## TASK INSTRUCTIONS
In the listing below, find the line with "const BELLY_RADIUS = 39.8;", then repeat exactly every line from the top through that one.

## GIVEN INFORMATION
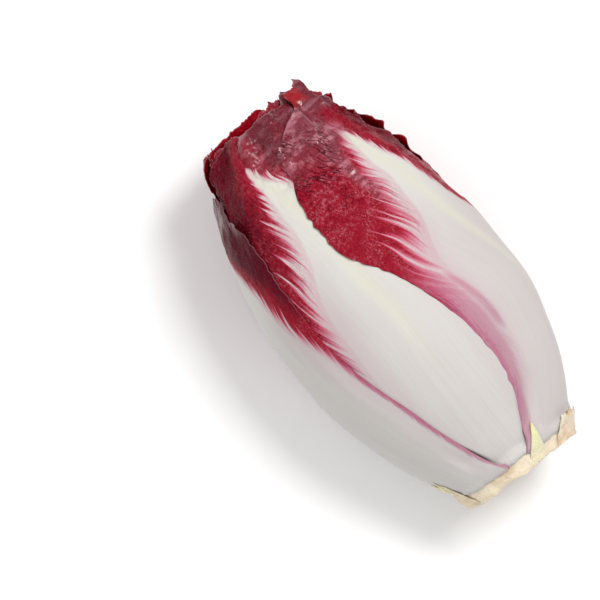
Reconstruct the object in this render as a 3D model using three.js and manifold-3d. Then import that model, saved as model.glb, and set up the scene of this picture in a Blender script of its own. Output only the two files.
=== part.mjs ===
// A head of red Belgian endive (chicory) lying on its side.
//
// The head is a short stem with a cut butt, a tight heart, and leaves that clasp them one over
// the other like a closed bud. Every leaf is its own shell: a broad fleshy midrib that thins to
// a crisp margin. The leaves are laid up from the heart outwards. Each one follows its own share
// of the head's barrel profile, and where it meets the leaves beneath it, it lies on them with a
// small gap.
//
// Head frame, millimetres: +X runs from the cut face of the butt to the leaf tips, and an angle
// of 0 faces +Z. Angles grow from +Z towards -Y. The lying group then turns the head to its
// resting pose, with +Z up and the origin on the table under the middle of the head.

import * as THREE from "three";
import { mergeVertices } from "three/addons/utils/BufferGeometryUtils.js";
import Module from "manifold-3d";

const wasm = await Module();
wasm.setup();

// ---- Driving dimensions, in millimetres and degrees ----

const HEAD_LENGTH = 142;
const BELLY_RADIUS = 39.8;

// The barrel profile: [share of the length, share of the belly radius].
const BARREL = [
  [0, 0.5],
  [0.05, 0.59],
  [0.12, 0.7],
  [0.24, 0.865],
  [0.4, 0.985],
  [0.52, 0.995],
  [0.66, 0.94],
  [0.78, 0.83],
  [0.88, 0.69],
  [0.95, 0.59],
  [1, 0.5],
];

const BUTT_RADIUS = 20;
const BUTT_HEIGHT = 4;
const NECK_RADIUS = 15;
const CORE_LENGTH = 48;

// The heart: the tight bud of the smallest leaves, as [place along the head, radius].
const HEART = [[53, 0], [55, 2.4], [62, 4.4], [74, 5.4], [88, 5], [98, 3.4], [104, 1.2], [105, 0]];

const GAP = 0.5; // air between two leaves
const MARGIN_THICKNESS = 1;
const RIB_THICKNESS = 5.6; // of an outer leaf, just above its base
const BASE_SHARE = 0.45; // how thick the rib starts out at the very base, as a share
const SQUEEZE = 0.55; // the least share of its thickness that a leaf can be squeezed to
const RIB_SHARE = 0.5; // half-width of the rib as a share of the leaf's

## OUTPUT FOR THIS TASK
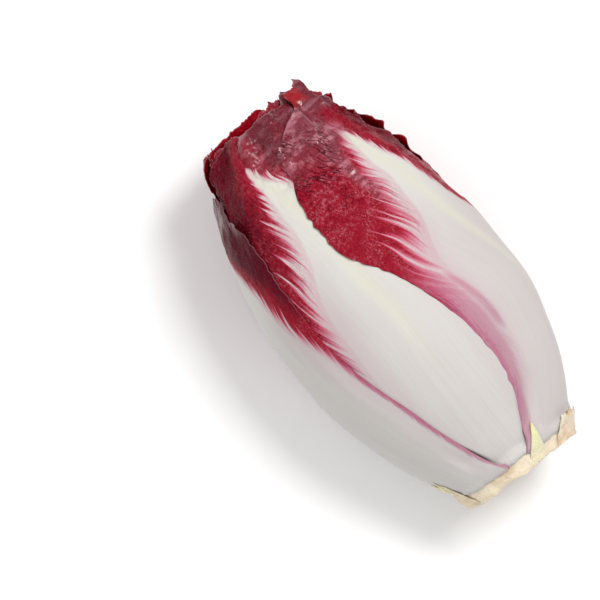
Reconstruct the object in this render as a 3D model using three.js and manifold-3d. Then import that model, saved as model.glb, and set up the scene of this picture in a Blender script of its own. Output only the two files.
=== part.mjs ===
// A head of red Belgian endive (chicory) lying on its side.
//
// The head is a short stem with a cut butt, a tight heart, and leaves that clasp them one over
// the other like a closed bud. Every leaf is its own shell: a broad fleshy midrib that thins to
// a crisp margin. The leaves are laid up from the heart outwards. Each one follows its own share
// of the head's barrel profile, and where it meets the leaves beneath it, it lies on them with a
// small gap.
//
// Head frame, millimetres: +X runs from the cut face of the butt to the leaf tips, and an angle
// of 0 faces +Z. Angles grow from +Z towards -Y. The lying group then turns the head to its
// resting pose, with +Z up and the origin on the table under the middle of the head.

import * as THREE from "three";
import { mergeVertices } from "three/addons/utils/BufferGeometryUtils.js";
import Module from "manifold-3d";

const wasm = await Module();
wasm.setup();

// ---- Driving dimensions, in millimetres and degrees ----

const HEAD_LENGTH = 142;
const BELLY_RADIUS = 39.8;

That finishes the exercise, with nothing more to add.